-- BEGIN --

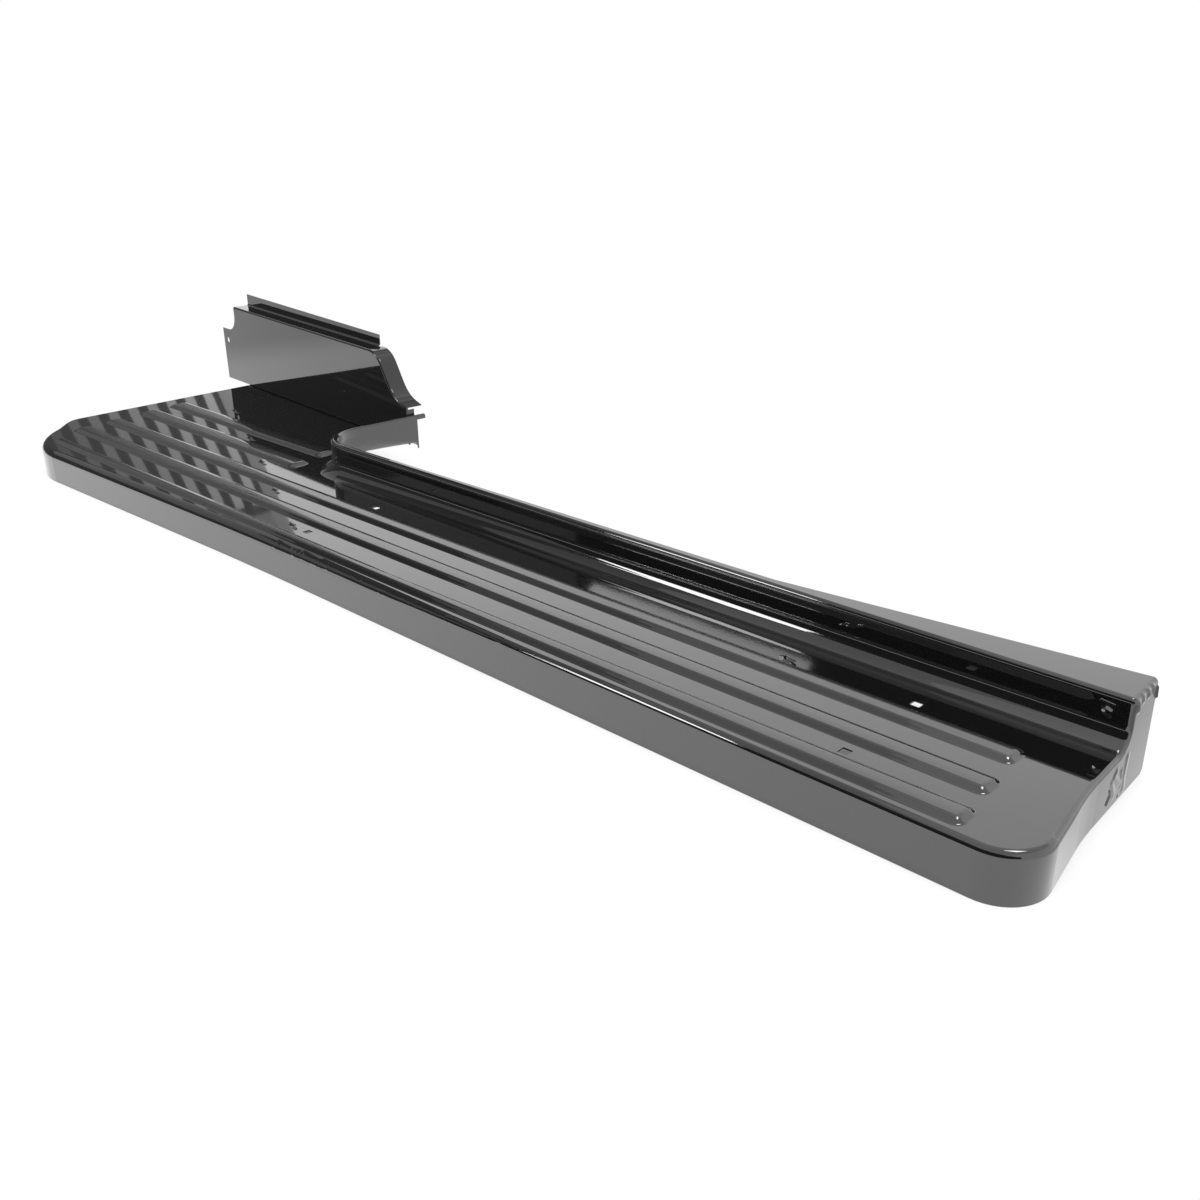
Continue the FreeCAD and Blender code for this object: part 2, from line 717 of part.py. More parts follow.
fixing_hole.setExpression("Placement.Base.y", margin.text)
fixing_hole.setExpression("Placement.Base.z", size("fixing_hole_level").text)
fixing_hole.Placement.Rotation = FreeCAD.Rotation(FreeCAD.Vector(1, 0, 0), 90)
apron_trimmed = cut("apron_trimmed", apron_pan, [
    flange_trim, fold_relief, front_trim, foot_trim, foot_gap, sweep_gap, fixing_hole])

upstand_rear = apron_top(size("notch_side"))
upstand_front = apron_top(upstand_end)
upstand = upright("upstand", [
    (size("notch_side"), upstand_rear - sheet), (upstand_end, upstand_front - sheet),
    (upstand_end, upstand_front + size("upstand_front_height")),
    (size("notch_side"), upstand_rear + size("upstand_height"))],
    size("apron_shelf") - sheet, sheet)
apron_joined = doc.addObject("Part::Fuse", "apron_joined")
apron_joined.Base = apron_trimmed
apron_joined.Tool = upstand
apron_joined.Refine = True
doc.recompute()


def upstand_fold(edge):
    """The fold between the shelf and the upstand, inside and out."""
    points = places(edge)
    if edge.Length < upstand_end.value / 2:
        return None
    fold_y = SIZES["apron_shelf"] - SIZES["sheet"]
    tops = [apron_top(as_size(point.x)).value for point in points]
    if all(abs(point.y - fold_y) < NEAR and abs(point.z - top) < NEAR for point, top in zip(points, tops)):
        return [SIZES["apron_bend_radius"]] * 2
    lower = all(abs(point.z - top + SIZES["sheet"]) < NEAR for point, top in zip(points, tops))
    if lower and all(abs(point.y - SIZES["apron_shelf"]) < NEAR for point in points):
        return [SIZES["apron_bend_radius"] + SIZES["sheet"]] * 2


splash_apron = fillet("splash_apron", apron_joined, upstand_fold)

# Stance: the whole part stands on its lower edges with the origin below its middle
apron_x_start, apron_y_start = on_apron_line(-size("apron_overhang"), as_size(0))
splash_apron.Placement = FreeCAD.Placement(
    FreeCAD.Vector(apron_x_start.value, apron_y_start.value, 0),
    FreeCAD.Rotation(FreeCAD.Vector(0, 0, 1), -SIZES["apron_skew"]))
doc.recompute()
PIECES = [step_board, splash_apron]
whole = FreeCAD.BoundBox()
for piece in PIECES:
    whole.add(piece.Shape.optimalBoundingBox(False, False))
shift = FreeCAD.Vector(-whole.Center.x, -whole.Center.y, -whole.ZMin)
for piece in PIECES:
    piece.Placement = FreeCAD.Placement(shift, FreeCAD.Rotation()) * piece.Placement
doc.recompute()

os.makedirs("parts", exist_ok=True)
for thing in doc.Objects:
    if "Invalid" in thing.State or "Error" in thing.State:
        raise RuntimeError(f"{thing.Name} did not recompute")
for piece in PIECES:
    piece.Label = piece.Name
    if piece.Shape.isNull() or not piece.Shape.isValid() or len(piece.Shape.Solids) != 1:
        raise RuntimeError(f"{piece.Name} is not one valid solid")
    piece.Shape.exportStep(os.path.join("parts", f"{piece.Label}.step"))
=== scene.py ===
"""Running board of a pickup: its gloss black finish, small forming marks and the studio it stands in."""
from __future__ import annotations

import logging
import math
from dataclasses import dataclass
from enum import Enum

import bpy
from mathutils import Matrix, Vector


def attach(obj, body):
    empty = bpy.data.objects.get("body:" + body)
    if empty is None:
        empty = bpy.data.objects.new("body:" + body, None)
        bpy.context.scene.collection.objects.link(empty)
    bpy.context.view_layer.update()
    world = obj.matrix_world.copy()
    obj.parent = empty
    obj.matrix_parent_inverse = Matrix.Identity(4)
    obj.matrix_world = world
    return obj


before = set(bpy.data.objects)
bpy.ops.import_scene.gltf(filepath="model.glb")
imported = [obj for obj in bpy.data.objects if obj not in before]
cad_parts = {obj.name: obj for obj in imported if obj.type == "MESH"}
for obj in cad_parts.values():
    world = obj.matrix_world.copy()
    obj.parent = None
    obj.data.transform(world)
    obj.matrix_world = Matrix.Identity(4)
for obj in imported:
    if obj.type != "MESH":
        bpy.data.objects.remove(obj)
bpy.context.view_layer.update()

log = logging.getLogger("running_board")

MM = 0.001
# The row frame's place of the front end and of the straight skirt's face, in millimetres
FRONT_END, SKIRT_FACE = 970.839, -238.132
# The middle line of each rib's top and half its width, outermost first, in millimetres from the skirt's face
RIB_TOPS = ((29.5, 16.0), (85.0, 16.0), (145.5, 16.0), (217.75, 18.25), (280.75, 18.25))
# Directions on the board; its front end wall isn't quite square to it
FORWARD, INBOARD, UPWARD = (1.0, 0.0, 0.0), (0.0, 1.0, 0.0), (0.0, 0.0, 1.0)
ALONG_END_WALL = (-0.05, 1.0, 0.0)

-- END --

| Instructions to follow |
Set down exactly the lines from the line that contains "# Stance: the" to the line that contains "imported = [obj", both lines included, and nothing more.

| Solution to the problem |
# Stance: the whole part stands on its lower edges with the origin below its middle
apron_x_start, apron_y_start = on_apron_line(-size("apron_overhang"), as_size(0))
splash_apron.Placement = FreeCAD.Placement(
    FreeCAD.Vector(apron_x_start.value, apron_y_start.value, 0),
    FreeCAD.Rotation(FreeCAD.Vector(0, 0, 1), -SIZES["apron_skew"]))
doc.recompute()
PIECES = [step_board, splash_apron]
whole = FreeCAD.BoundBox()
for piece in PIECES:
    whole.add(piece.Shape.optimalBoundingBox(False, False))
shift = FreeCAD.Vector(-whole.Center.x, -whole.Center.y, -whole.ZMin)
for piece in PIECES:
    piece.Placement = FreeCAD.Placement(shift, FreeCAD.Rotation()) * piece.Placement
doc.recompute()

os.makedirs("parts", exist_ok=True)
for thing in doc.Objects:
    if "Invalid" in thing.State or "Error" in thing.State:
        raise RuntimeError(f"{thing.Name} did not recompute")
for piece in PIECES:
    piece.Label = piece.Name
    if piece.Shape.isNull() or not piece.Shape.isValid() or len(piece.Shape.Solids) != 1:
        raise RuntimeError(f"{piece.Name} is not one valid solid")
    piece.Shape.exportStep(os.path.join("parts", f"{piece.Label}.step"))
=== scene.py ===
"""Running board of a pickup: its gloss black finish, small forming marks and the studio it stands in."""
from __future__ import annotations

import logging
import math
from dataclasses import dataclass
from enum import Enum

import bpy
from mathutils import Matrix, Vector


def attach(obj, body):
    empty = bpy.data.objects.get("body:" + body)
    if empty is None:
        empty = bpy.data.objects.new("body:" + body, None)
        bpy.context.scene.collection.objects.link(empty)
    bpy.context.view_layer.update()
    world = obj.matrix_world.copy()
    obj.parent = empty
    obj.matrix_parent_inverse = Matrix.Identity(4)
    obj.matrix_world = world
    return obj


before = set(bpy.data.objects)
bpy.ops.import_scene.gltf(filepath="model.glb")
imported = [obj for obj in bpy.data.objects if obj not in before]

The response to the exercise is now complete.